#### INFORMATION SUPPLIED:

########

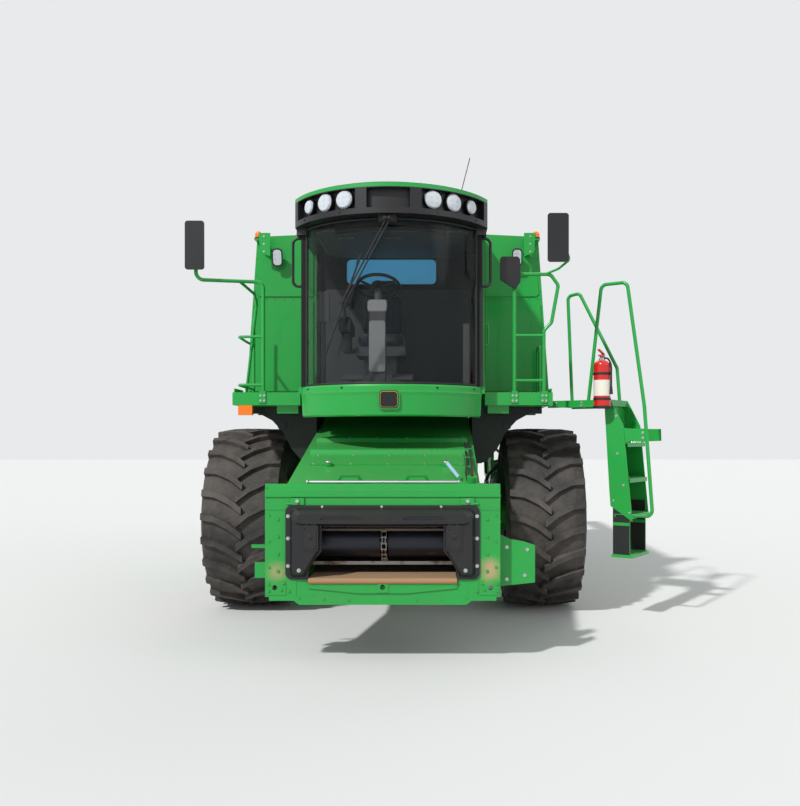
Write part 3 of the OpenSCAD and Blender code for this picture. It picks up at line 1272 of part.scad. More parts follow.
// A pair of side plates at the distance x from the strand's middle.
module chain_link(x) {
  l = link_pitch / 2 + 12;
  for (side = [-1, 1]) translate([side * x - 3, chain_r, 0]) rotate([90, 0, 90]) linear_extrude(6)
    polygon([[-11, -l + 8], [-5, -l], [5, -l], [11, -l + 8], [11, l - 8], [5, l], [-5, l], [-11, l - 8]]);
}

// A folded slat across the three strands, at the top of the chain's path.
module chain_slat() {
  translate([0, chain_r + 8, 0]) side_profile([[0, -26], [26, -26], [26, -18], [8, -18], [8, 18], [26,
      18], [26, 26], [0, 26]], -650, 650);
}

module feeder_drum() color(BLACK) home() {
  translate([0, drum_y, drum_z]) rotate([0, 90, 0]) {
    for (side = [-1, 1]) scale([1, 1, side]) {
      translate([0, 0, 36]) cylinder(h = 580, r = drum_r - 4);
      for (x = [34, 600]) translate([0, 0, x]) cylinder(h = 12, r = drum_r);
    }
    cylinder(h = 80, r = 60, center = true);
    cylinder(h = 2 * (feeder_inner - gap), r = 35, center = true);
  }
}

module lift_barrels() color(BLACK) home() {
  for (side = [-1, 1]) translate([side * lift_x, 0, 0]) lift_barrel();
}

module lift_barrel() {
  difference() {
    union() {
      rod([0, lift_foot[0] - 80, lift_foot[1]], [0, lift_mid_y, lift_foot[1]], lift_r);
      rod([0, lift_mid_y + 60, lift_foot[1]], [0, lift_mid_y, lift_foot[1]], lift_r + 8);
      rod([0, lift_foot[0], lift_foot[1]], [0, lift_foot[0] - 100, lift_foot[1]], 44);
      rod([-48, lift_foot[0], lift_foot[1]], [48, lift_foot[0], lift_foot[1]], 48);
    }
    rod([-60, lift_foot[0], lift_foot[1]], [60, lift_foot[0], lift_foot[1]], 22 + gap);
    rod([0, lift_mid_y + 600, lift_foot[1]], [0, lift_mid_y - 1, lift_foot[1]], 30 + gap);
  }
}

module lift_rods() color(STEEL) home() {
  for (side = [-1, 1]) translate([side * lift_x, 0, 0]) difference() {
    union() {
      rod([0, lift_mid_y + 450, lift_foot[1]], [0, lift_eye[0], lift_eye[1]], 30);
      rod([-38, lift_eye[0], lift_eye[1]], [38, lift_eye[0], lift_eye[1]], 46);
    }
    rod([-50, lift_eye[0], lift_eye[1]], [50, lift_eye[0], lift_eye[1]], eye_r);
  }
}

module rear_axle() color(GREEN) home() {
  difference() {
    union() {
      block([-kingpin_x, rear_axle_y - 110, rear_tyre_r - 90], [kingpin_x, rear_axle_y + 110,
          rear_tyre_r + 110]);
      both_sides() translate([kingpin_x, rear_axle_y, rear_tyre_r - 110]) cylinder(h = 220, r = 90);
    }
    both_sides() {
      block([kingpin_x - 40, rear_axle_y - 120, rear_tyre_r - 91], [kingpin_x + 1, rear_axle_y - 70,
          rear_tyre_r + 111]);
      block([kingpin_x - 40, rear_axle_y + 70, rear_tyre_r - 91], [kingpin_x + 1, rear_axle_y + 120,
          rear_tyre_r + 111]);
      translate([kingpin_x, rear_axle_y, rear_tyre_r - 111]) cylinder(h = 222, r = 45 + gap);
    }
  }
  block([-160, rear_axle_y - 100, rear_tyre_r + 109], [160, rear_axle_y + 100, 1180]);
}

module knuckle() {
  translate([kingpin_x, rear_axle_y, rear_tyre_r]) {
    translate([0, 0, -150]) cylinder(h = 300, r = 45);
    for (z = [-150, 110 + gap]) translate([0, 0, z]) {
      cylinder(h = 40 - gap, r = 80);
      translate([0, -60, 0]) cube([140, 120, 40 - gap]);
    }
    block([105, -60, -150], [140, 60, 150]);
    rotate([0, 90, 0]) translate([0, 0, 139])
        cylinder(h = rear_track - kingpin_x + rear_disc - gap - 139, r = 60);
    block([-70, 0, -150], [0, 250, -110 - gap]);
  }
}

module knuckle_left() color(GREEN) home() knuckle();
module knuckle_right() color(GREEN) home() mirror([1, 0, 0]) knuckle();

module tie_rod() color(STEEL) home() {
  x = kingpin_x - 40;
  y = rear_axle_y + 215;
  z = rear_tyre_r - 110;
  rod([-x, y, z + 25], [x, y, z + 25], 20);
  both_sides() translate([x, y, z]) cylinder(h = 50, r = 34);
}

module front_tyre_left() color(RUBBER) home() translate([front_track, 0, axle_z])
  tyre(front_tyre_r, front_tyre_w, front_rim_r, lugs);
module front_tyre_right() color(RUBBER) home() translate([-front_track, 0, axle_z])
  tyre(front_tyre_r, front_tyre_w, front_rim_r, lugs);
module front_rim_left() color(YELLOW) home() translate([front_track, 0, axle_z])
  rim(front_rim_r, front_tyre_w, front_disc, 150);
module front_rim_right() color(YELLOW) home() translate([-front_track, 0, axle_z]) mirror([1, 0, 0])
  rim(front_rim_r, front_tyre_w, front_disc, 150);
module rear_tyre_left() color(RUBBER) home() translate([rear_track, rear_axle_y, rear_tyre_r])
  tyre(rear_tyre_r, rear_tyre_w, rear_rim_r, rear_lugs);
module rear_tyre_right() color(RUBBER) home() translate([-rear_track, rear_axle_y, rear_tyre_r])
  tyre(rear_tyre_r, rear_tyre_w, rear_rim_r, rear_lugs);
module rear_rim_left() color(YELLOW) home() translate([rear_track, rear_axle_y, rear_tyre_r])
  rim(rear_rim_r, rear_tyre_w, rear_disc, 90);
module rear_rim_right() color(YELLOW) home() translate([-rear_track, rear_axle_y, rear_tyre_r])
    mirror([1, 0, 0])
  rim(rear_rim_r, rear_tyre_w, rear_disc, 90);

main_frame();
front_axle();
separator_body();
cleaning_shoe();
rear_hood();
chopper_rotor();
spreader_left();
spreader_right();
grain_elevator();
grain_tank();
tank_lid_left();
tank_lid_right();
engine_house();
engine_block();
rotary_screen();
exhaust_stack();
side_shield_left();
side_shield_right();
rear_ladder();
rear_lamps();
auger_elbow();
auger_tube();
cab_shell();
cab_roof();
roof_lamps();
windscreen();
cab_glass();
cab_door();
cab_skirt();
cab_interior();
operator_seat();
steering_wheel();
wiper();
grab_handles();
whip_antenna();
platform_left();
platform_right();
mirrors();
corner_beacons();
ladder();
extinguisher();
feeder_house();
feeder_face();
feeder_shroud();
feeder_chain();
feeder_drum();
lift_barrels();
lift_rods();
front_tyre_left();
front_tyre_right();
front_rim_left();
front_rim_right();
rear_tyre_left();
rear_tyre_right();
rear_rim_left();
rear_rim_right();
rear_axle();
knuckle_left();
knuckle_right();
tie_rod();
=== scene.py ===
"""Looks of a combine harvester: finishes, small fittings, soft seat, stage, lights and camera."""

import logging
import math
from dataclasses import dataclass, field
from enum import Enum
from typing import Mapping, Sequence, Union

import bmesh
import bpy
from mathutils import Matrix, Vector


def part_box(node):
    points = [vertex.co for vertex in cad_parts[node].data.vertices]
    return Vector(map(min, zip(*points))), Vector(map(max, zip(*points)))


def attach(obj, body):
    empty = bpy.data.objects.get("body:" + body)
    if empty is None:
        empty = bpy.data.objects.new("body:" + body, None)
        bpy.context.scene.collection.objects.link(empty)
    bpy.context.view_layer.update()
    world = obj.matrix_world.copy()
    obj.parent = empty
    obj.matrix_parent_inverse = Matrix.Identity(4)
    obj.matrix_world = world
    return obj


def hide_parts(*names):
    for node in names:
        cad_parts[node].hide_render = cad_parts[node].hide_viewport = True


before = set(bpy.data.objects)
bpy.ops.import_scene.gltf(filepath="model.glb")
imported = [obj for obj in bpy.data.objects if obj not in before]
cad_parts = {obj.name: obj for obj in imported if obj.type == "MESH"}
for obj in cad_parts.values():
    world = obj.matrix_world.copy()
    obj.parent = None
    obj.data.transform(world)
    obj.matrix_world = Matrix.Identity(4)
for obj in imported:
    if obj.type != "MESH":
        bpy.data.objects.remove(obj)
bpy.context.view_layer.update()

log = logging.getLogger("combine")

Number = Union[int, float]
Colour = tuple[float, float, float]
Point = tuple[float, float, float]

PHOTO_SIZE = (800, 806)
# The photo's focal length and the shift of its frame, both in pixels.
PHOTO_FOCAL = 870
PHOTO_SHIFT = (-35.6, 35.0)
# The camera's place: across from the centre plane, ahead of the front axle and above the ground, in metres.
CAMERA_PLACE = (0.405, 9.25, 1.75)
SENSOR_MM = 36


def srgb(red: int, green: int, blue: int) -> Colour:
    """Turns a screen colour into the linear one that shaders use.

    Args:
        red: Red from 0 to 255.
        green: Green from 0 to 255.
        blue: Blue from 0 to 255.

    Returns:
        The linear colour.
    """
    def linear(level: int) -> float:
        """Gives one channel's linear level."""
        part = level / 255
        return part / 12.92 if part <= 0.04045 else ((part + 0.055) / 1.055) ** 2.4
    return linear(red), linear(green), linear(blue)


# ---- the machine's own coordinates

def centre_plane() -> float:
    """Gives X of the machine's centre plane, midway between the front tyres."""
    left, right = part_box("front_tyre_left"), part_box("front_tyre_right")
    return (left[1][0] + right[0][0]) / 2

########

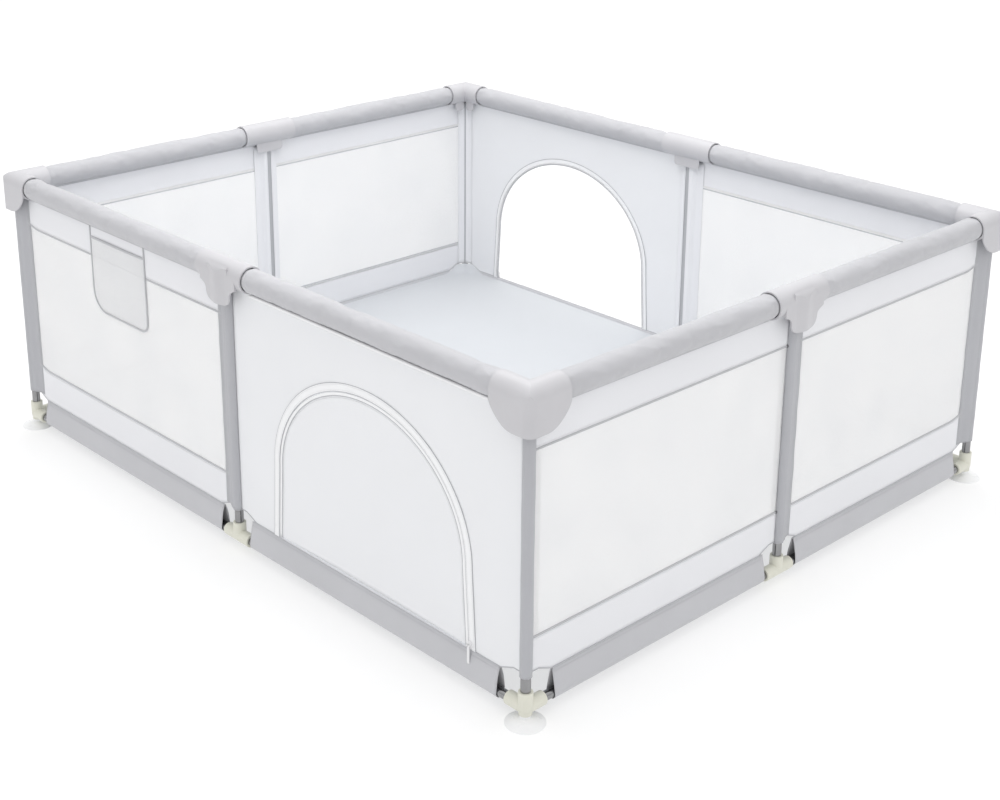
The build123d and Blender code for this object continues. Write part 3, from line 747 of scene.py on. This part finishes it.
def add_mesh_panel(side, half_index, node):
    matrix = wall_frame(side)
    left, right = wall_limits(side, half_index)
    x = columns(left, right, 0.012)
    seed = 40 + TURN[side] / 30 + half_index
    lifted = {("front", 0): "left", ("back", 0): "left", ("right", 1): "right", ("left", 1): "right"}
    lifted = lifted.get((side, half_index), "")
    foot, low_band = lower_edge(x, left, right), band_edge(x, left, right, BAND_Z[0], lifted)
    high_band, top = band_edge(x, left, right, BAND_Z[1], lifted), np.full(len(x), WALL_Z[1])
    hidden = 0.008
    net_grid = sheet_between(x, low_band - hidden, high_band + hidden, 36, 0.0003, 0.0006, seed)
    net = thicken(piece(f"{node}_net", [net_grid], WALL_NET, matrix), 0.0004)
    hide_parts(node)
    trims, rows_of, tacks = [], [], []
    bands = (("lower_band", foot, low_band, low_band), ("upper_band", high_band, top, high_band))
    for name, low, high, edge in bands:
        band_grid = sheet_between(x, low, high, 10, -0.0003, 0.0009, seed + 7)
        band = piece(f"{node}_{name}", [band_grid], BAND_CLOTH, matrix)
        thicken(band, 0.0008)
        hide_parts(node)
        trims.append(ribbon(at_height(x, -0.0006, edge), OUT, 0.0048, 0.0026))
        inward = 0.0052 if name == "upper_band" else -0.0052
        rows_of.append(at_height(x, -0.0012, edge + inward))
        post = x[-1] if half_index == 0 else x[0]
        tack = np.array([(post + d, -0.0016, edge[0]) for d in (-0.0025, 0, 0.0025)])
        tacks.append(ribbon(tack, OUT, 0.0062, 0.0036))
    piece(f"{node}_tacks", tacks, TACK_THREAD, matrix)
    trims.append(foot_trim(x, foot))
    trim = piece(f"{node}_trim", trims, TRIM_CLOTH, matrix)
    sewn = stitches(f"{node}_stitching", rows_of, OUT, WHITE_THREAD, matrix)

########

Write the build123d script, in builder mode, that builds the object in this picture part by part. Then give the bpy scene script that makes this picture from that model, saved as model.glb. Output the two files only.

########

#### WHAT IS NEEDED:
Exactly and only the lines from the line that contains "The build123d and" through the line that contains "WALL_NET, matrix), 0.0004)" are to be repeated as they stand.

#### ANSWER:
The build123d and Blender code for this object continues. Write part 3, from line 747 of scene.py on. This part finishes it.
def add_mesh_panel(side, half_index, node):
    matrix = wall_frame(side)
    left, right = wall_limits(side, half_index)
    x = columns(left, right, 0.012)
    seed = 40 + TURN[side] / 30 + half_index
    lifted = {("front", 0): "left", ("back", 0): "left", ("right", 1): "right", ("left", 1): "right"}
    lifted = lifted.get((side, half_index), "")
    foot, low_band = lower_edge(x, left, right), band_edge(x, left, right, BAND_Z[0], lifted)
    high_band, top = band_edge(x, left, right, BAND_Z[1], lifted), np.full(len(x), WALL_Z[1])
    hidden = 0.008
    net_grid = sheet_between(x, low_band - hidden, high_band + hidden, 36, 0.0003, 0.0006, seed)
    net = thicken(piece(f"{node}_net", [net_grid], WALL_NET, matrix), 0.0004)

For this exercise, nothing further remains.